Pull out the lines from the line containing "shaft_reverb();" through the line containing "before = set(bpy.data.objects)", both lines included, and copy them exactly.
+++++
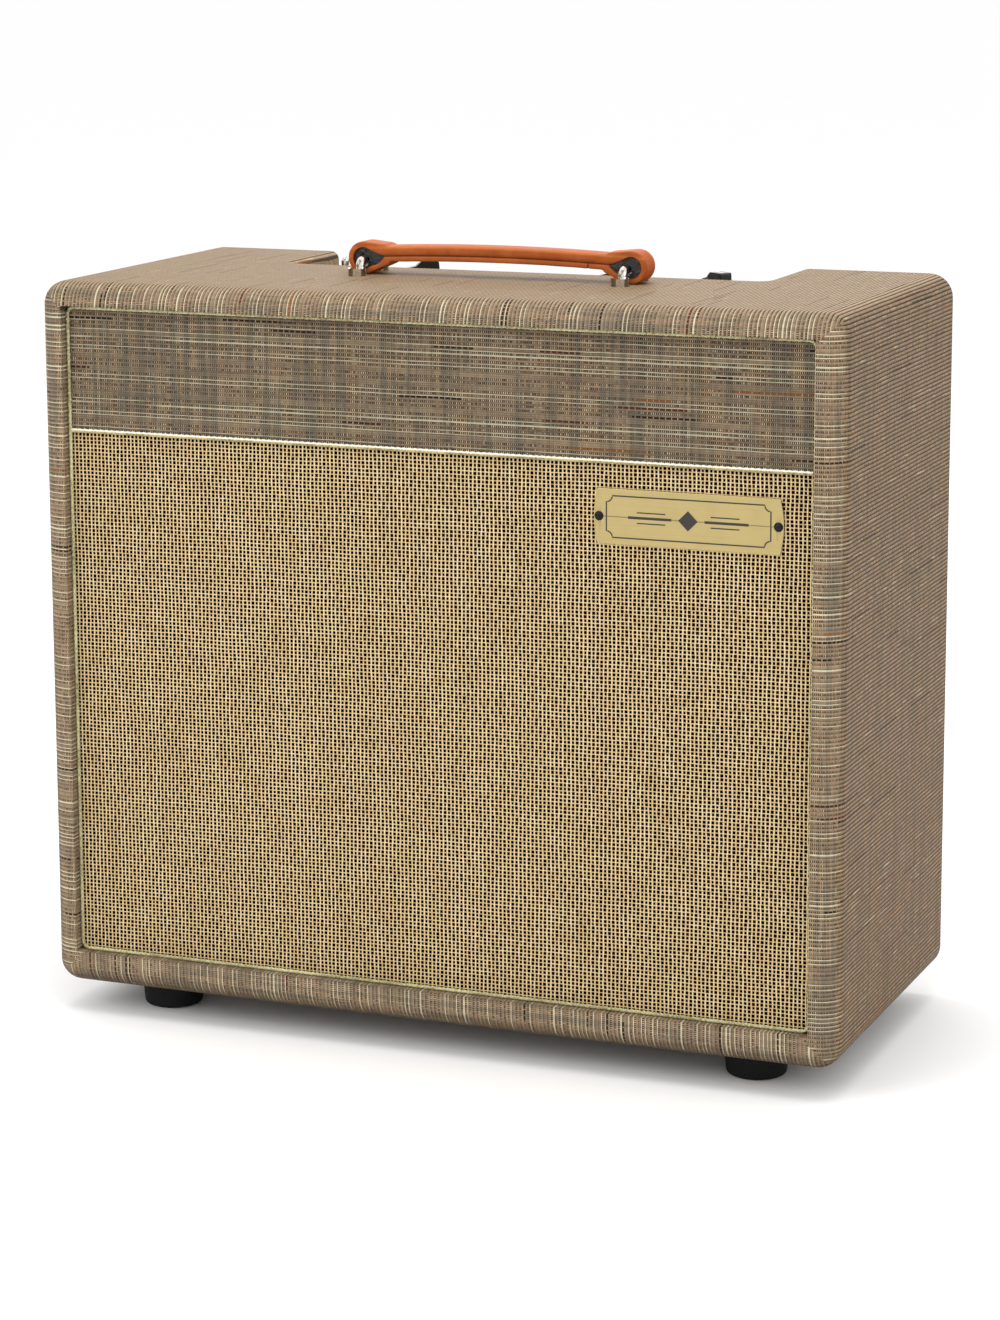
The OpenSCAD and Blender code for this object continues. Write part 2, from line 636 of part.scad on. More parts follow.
module control_panel() {
  color("goldenrod") difference() {
    translate([-notch_x + 5, ch_y0 + 1, deck_z]) cube([2 * notch_x - 10, ch_y1 - ch_y0 - 2, 1.5]);
    for (x = concat(knob_x, jack_x)) translate([x, ctrl_y, deck_z - 5]) cylinder(r = 4.75, h = 10, $fn = 32);
    for (x = bat_x) translate([x, ctrl_y, deck_z - 5]) cylinder(r = 5.95, h = 10, $fn = 32);
    translate([lamp_x, ctrl_y, deck_z - 5]) cylinder(r = 6.05, h = 10, $fn = 32);
  }
}
module pot_bodies() {
  color("silver") for (x = knob_x) translate([x, ctrl_y, 0]) difference() {
    union() {
      translate([0, 0, deck_z - ch_t - 10]) cylinder(r = 12, h = 10, $fn = 48);
      translate([-9, 8, deck_z - ch_t - 9]) cube([18, 9, 1.6]);
      translate([0, 0, deck_z - ch_t - 1]) cylinder(r = 4.7, h = 6.8, $fn = 32);
      translate([0, 0, panel_z]) cylinder(r = 6.4, h = 2.2, $fn = 6);
    }
    translate([0, 0, deck_z - ch_t - 6]) cylinder(r = 3.05, h = 40, $fn = 32);
  }
}
module shaft(x) {
  color("silver") translate([x, ctrl_y, deck_z - ch_t - 5.9]) cylinder(r = 3, h = panel_z + 13 - (deck_z - ch_t - 5.9), $fn = 32);
}
module shaft_volume() { shaft(knob_x[0]); }
module shaft_tone() { shaft(knob_x[1]); }
module shaft_reverb() { shaft(knob_x[2]); }
module knob(x, a) {
  color("black") translate([x, ctrl_y, panel_z + 0.9]) rotate([0, 0, a]) difference() {
    union() {
      cylinder(r1 = knob_r, r2 = knob_r - 1, h = 8, $fn = 64);
      intersection() {
        linear_extrude(16.6) polygon([[-12, -4.2], [-12, 4.2], [-9, 4.9], [3, 4.9], [11, 3.2], [16.5, 0.9], [16.5, -0.9], [11, -3.2], [3, -4.9], [-9, -4.9]]);
        translate([0, 20, 0]) rotate([90, 0, 0]) linear_extrude(40) polygon([[-13, 0], [-11.6, 15.6], [-10.6, 16.6], [0.5, 16.6], [4.5, 13], [15.6, 10.4], [17, 0]]);
      }
    }
    translate([0, 0, -1]) cylinder(r = 7.4, h = 4, $fn = 48);
    translate([0, 0, -1]) cylinder(r = 3.05, h = 13.3, $fn = 32);
  }
}
module knob_volume() { knob(knob_x[0], 205); }
module knob_tone() { knob(knob_x[1], 180); }
module knob_reverb() { knob(knob_x[2], 145); }
module switch_bodies() {
  color("silver") for (x = bat_x) translate([x, ctrl_y, 0]) difference() {
    union() {
      translate([-6.5, -13, deck_z - ch_t - 20]) cube([13, 26, 20]);
      translate([0, 0, deck_z - ch_t - 1]) cylinder(r = 5.9, h = 9.5, $fn = 32);
      translate([0, 0, panel_z]) cylinder(r = 8.2, h = 2, $fn = 6);
    }
    translate([0, 0, deck_z - 5]) cylinder(r = 3.6, h = 20, $fn = 32);
  }
}
module toggle(x) {
  color("silver") translate([x, ctrl_y, panel_z - 1]) rotate([-bat_tilt, 0, 0]) {
    intersection() {
      sphere(r = 3.55, $fn = 32);
      cube([5.2, 8, 8], center = true);
    }
    rotate([0, 90, 0]) cylinder(r = 1.2, h = 6.5, center = true, $fn = 32);
    cylinder(r1 = 1.6, r2 = 3, h = 16, $fn = 32);
    translate([0, 0, 16]) sphere(r = 3, $fn = 32);
  }
}
module toggle_power() { toggle(bat_x[0]); }
module toggle_standby() { toggle(bat_x[1]); }
module pilot_lamp() {
  color("red") translate([lamp_x, ctrl_y, 0]) {
    translate([0, 0, deck_z - ch_t - 18]) cylinder(r = 6, h = 22, $fn = 32);
    translate([0, 0, panel_z]) cylinder(r = 8, h = 2, $fn = 48);
    translate([0, 0, panel_z]) cylinder(r1 = 6, r2 = 4, h = 7, $fn = 48);
  }
}
module input_jacks() {
  color("silver") for (x = jack_x) translate([x, ctrl_y, 0]) difference() {
    union() {
      translate([-10, -10, deck_z - ch_t - 26]) cube([20, 20, 26]);
      translate([0, 0, deck_z - ch_t - 1]) cylinder(r = 4.7, h = 7.2, $fn = 32);
      translate([0, 0, panel_z]) cylinder(r = 7.4, h = 2.4, $fn = 6);
    }
    translate([0, 0, deck_z - ch_t - 24]) cylinder(r = 3.2, h = 60, $fn = 32);
  }
}
module circuit_board() {
  z = ch_z0 + 12;
  color("darkgreen") {
    difference() {
      translate([-112, ch_y0 + 3.5, z]) cube([224, 50, 1.6]);
      translate([-14, ch_y0 + 10, z - 1]) cube([28, 12, 4]);
    }
    for (x = [-100, 100], y = [8, 48]) translate([x, ch_y0 + y, ch_z0 + ch_t]) cylinder(r = 3, h = z - ch_z0 - ch_t, $fn = 24);
    for (i = [0:5]) translate([-90 + i * 13, ch_y0 + 36, z + 1.5]) cube([6, 14, 8]);
    for (i = [0:6]) translate([22 + i * 11, ch_y0 + 40, z + 3.2]) along_y() cylinder(r = 2.1, h = 10, $fn = 24);
    for (x = [-88, -58, -28]) translate([x, ch_y0 + 18, z + 8.6]) rotate([0, 90, 0]) cylinder(r = 7.6, h = 24, center = true, $fn = 32);
    for (i = [0:4]) translate([30 + i * 14, ch_y0 + 12, z + 3.2]) along_y() cylinder(r = 2.1, h = 10, $fn = 24);
  }
}
module valve_sockets() {
  color("saddlebrown") {
    for (x = pw_x) translate([x, valve_y, 0]) difference() {
      union() {
        translate([0, 0, ch_z0 - 2]) cylinder(r = 19, h = 2, $fn = 48);
        translate([0, 0, ch_z0 - 10]) cylinder(r = 17.6, h = 9, $fn = 48);
        translate([0, 0, ch_z0 - 1]) cylinder(r = 14, h = 8, $fn = 48);
      }
      translate([0, 0, ch_z0 - 20]) cylinder(r = 15.1, h = 18.5, $fn = 48);
    }
    for (x = pre_x) translate([x, valve_y, 0]) difference() {
      union() {
        translate([0, 0, ch_z0 - 2]) cylinder(r = 13, h = 2, $fn = 48);
        translate([0, 0, ch_z0 - 9]) cylinder(r = 12.4, h = 8, $fn = 48);
        translate([0, 0, ch_z0 - 1]) cylinder(r = 9, h = 7, $fn = 48);
      }
      translate([0, 0, ch_z0 - 20]) cylinder(r = 10.6, h = 18.5, $fn = 48);
    }
  }
}
module valve(r, h, neck, base) {
  translate([0, 0, -base]) cylinder(r = neck, h = base, $fn = 48);
  translate([0, 0, -base - h]) rotate_extrude($fn = 48) intersection() {
    union() {
      translate([0, r]) square([r, h - 1.6 * r]);
      translate([0, r]) circle(r = r, $fn = 48);
      polygon([[0, h - r], [r, h - 0.7 * r], [neck - 0.8, h], [0, h + 1]]);
    }
    square([100, 300]);
  }
}
module valves() {
  color("lightblue") {
    for (x = pw_x) translate([x, valve_y, ch_z0 - 1.5]) valve(20, 62, 15, 26);
    for (x = pre_x) translate([x, valve_y, ch_z0 - 1.5]) valve(11, 44, 10.5, 8);
  }
}
module power_transformer() {
  color("dimgray") {
    translate([-192, ch_y0 + 4, ch_z0 - 30]) cube([84, 52, 30]);
    translate([-188, ch_y0 + 8, ch_z0 - 62]) cube([76, 44, 33]);
    for (x = [-180, -120], y = [10, 50]) translate([x, ch_y0 + y, ch_z0 - 1]) cylinder(r = 2, h = 7, $fn = 24);
  }
}
module output_transformer() {
  color("dimgray") {
    translate([142, valve_y - 20, ch_z0 - 36]) cube([40, 40, 36]);
    translate([132, valve_y - 8, ch_z0 - 1.2]) cube([60, 16, 1.2]);
    translate([150, valve_y - 26, ch_z0 - 30]) cube([24, 52, 24]);
    for (x = [138, 186]) translate([x, valve_y, ch_z0 - 3]) cylinder(r = 2, h = 9, $fn = 24);
  }
}
module mains_inlet() {
  color("black") {
    translate([inlet_x, 0, ch_z0 + 37]) difference() {
      union() {
        translate([-13.9, ch_y1 - 24, -9.9]) cube([27.8, 25, 19.8]);
        translate([-20, ch_y1, -12]) cube([40, 2.5, 24]);
      }
      translate([-12, ch_y1 - 18, -8]) cube([24, 40, 16]);
    }
    for (x = [-7, 0, 7]) translate([inlet_x + x, ch_y1 - 20, ch_z0 + (x == 0 ? 40 : 35)]) translate([-1, 0, -2]) cube([2, 18, 4]);
    translate([fuse_x, 0, ch_z0 + 37]) {
      translate([0, ch_y1 - 32, 0]) along_y() cylinder(r = 6, h = 34, $fn = 32);
      translate([0, ch_y1, 0]) along_y() cylinder(r = 9, h = 4, $fn = 32);
      translate([0, ch_y1 + 3, 0]) along_y() cylinder(r = 7, h = 8, $fn = 32);
    }
  }
}

// ---------- drawing ----------
side_left();
side_right();
top_board();
bottom_board();
covering();
baffle_board();
baffle_cleats();
baffle_screws();
fascia_panel();
fascia_covering();
grille_frame();
grille_cloth();
piping_border();
piping_divider();
name_plate();
plate_screws();
feet();
foot_screws();
rear_panel_upper();
rear_panel_lower();
rear_cleats();
rear_screws();
handle_strap();
loop_liners();
handle_core();
handle_bail_left();
handle_bail_right();
handle_nuts();
speaker_basket();
speaker_magnet();
magnet_plates();
speaker_cone();
speaker_surround();
dust_cap();
voice_coil();
speaker_spider();
speaker_gasket();
speaker_bolts();
speaker_lead();
chassis();
chassis_brackets();
chassis_bolts();
control_panel();
pot_bodies();
shaft_volume();
shaft_tone();
shaft_reverb();
knob_volume();
knob_tone();
knob_reverb();
switch_bodies();
toggle_power();
toggle_standby();
pilot_lamp();
input_jacks();
circuit_board();
valves();
valve_sockets();
power_transformer();
output_transformer();
mains_inlet();
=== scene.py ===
import json
import math
import bmesh
import bpy
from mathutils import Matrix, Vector
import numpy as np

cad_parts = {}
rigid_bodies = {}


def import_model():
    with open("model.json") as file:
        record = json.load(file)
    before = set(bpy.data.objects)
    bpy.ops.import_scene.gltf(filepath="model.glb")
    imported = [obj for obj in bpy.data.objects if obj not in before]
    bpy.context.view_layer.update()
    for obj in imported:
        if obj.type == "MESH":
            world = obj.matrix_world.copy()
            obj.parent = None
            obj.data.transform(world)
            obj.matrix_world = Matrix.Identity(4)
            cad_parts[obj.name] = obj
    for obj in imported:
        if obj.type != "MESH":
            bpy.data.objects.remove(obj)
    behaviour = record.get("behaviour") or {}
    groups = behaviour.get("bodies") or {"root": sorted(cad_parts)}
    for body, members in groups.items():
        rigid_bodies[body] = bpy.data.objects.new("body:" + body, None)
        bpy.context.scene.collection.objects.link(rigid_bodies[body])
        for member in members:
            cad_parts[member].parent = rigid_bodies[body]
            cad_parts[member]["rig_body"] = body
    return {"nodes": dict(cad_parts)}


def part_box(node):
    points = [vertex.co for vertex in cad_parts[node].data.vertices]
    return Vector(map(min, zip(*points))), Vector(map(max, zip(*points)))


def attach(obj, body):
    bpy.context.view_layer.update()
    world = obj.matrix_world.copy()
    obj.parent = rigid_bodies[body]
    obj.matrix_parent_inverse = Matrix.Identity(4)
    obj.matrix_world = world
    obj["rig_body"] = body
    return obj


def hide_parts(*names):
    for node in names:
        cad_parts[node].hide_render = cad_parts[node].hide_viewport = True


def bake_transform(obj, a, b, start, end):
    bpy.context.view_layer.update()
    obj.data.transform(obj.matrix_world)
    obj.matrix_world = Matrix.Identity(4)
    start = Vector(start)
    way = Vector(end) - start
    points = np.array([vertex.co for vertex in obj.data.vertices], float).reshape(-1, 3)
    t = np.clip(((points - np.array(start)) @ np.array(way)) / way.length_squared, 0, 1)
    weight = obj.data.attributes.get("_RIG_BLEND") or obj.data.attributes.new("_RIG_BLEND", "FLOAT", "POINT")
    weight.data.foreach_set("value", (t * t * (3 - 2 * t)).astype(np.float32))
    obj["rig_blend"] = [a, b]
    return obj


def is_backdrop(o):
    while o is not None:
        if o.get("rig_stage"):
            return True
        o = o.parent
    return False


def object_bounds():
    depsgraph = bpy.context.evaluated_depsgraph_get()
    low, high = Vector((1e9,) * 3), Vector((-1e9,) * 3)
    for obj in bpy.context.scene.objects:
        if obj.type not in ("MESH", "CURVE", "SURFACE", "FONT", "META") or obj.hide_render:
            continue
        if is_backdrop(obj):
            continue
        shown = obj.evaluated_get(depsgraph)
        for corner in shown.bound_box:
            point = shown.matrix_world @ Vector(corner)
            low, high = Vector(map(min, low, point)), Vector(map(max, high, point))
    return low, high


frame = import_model()
cad_lo, cad_hi = (v.copy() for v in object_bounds())
NODES = frame["nodes"]
BODY = {n: o["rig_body"] for n, o in NODES.items()}
TAU = 2 * math.pi


def mm(node):
    """A node's box in millimetres."""
    lo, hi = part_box(node)
    return lo * 1000, hi * 1000


def middle(node):
    """The centre of a node's box, in millimetres."""
    lo, hi = mm(node)
    return [(a + b) / 2 for a, b in zip(lo, hi)]


COV_LO, COV_HI = mm("covering")
HX = COV_HI.x
HZ = (COV_HI.z - COV_LO.z) / 2
ZC = (COV_HI.z + COV_LO.z) / 2
ROUND = 16.0  # radius of the cabinet's long corners

# the strap: height of its band above the top, and how far that falls towards its ends
BAND_TOP, BAND_DROP, BAND_HALF = 14.6, 2.4, 88.0
LOOP_X = 96.0  # centre of each loop, from the strap's middle
BUTT_X = 66.0  # where the underlay's end butts, on one side

# ---------- camera ----------
YAW, PITCH, ROLL = 0.38282, 0.1845, -0.00358
right = Vector((math.cos(YAW), math.sin(YAW), 0))
fwd = Vector((-math.sin(YAW) * math.cos(PITCH), math.cos(YAW) * math.cos(PITCH), -math.sin(PITCH)))
up = right.cross(fwd)
cam_x = right * math.cos(ROLL) + up * math.sin(ROLL)
cam_y = up * math.cos(ROLL) - right * math.sin(ROLL)
cam = bpy.data.objects.new("camera", bpy.data.cameras.new("camera"))
bpy.context.scene.collection.objects.link(cam)
cam.data.lens = 99.115
cam.data.sensor_width = 36
cam.data.shift_y = -0.0758
cam.data.clip_end = 60
cam.data.dof.use_dof = False
rot = cam.matrix_world.to_3x3()
rot.col[0], rot.col[1], rot.col[2] = cam_x, cam_y, -fwd
cam.matrix_world = rot.to_4x4()
cam.location = (0.90659, -2.24707, 0.7643)
bpy.context.scene.camera = cam


# ---------- shader helpers ----------
def c(r, g, b):
    """A colour from 0-255 display values."""
    return tuple(((v / 255 + 0.055) / 1.055) ** 2.4 if v > 10 else v / 3294.6 for v in (r, g, b)) + (1.0,)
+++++
#### RESULT OF THE EXERCISE:
shaft_reverb();
knob_volume();
knob_tone();
knob_reverb();
switch_bodies();
toggle_power();
toggle_standby();
pilot_lamp();
input_jacks();
circuit_board();
valves();
valve_sockets();
power_transformer();
output_transformer();
mains_inlet();
=== scene.py ===
import json
import math
import bmesh
import bpy
from mathutils import Matrix, Vector
import numpy as np

cad_parts = {}
rigid_bodies = {}


def import_model():
    with open("model.json") as file:
        record = json.load(file)
    before = set(bpy.data.objects)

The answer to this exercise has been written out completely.